I have this book at home right now, too, and I almost chose it for my PPBF today. I love it! Fujikawa was indomitable. And she had two strikes against her being “allowed” to succeed. I’m so glad that Kyo Maclear told her story, as she was the perfect author to do so. I love all of Maclear’s work, too, including her picture books, MG novels, and writing for adults. Great choice!!
Thank you! I agree – Maclear & Morstad were a perpect pair to create this fascinating picture book. Their admiration shines through.
I hadn’t heard of Gyo Fujikawa, but it sounds like she was a trailblazer. Thanks for sharing!
Isn’t it amazing what we can learn in picture books? They never fail to amaze me.
Oh, I knew nothing about Gyo Fujikawa. Picture Biographies have introduced me to so many amazing people.
My family always chuckle when I say I learned it in a picture book.
What a fascinating story! I had not heard of Gyo Fujikawa. Such an important female role model for girls. Lucky you getting to keep the library books. I had a 4-5 books at the library, but they didn’t notify me in time before the libraries closed. I could have had them read and reviewed. They were ones I requested.
That’s so frustrating! I had several on my hold list that haven’t been filled yet either. I cannot wait for the library to reopen!

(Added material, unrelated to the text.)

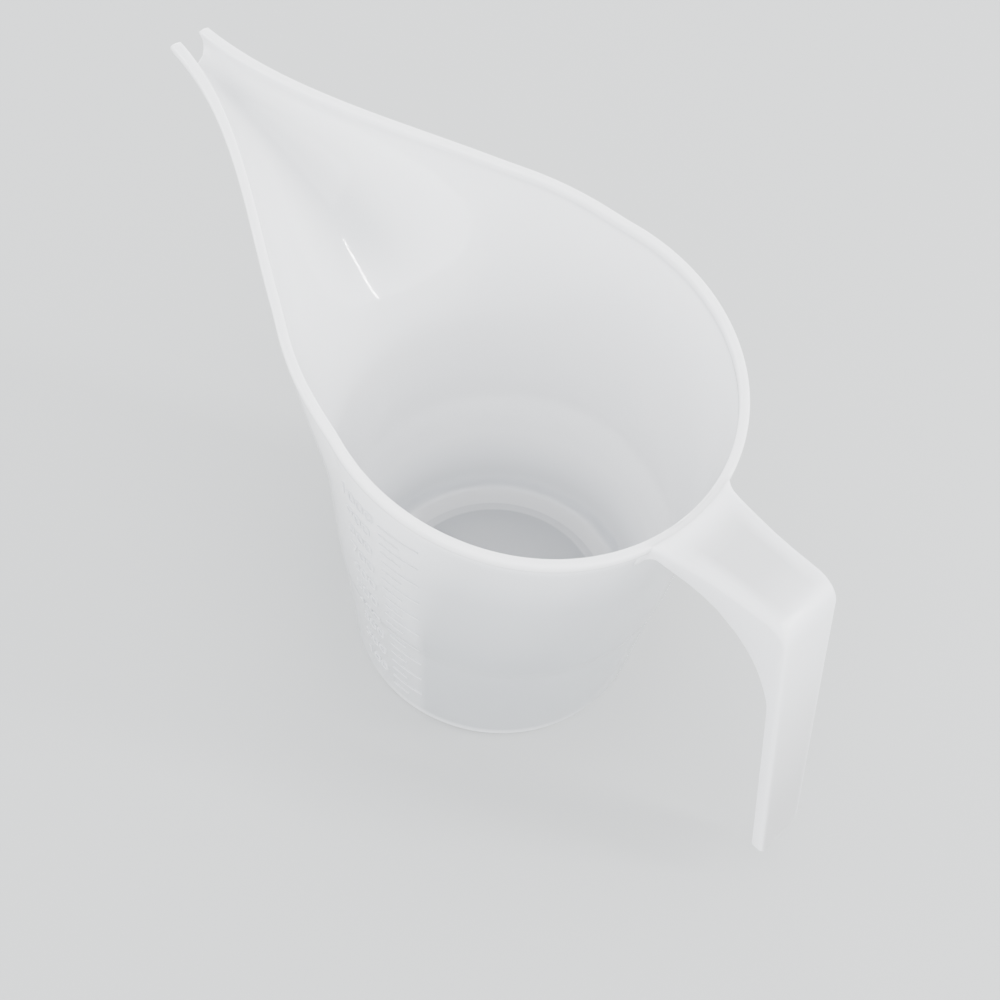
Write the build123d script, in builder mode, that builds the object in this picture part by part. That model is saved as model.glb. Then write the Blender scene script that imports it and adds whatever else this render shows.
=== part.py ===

What a wonderful biography. When I saw Jilanne’s post, I wondered if this was a ReFoReMo book. It was, sitting on my floor, in a group I hadn’t gotten to. Thanks for highlighting this one and causing me to hunt for it. I love her comment that “A book can be anything that anyone imagines it to be.”
That was a favorite quotation of mine, too. I’m so happy that this book made it home before the library closed.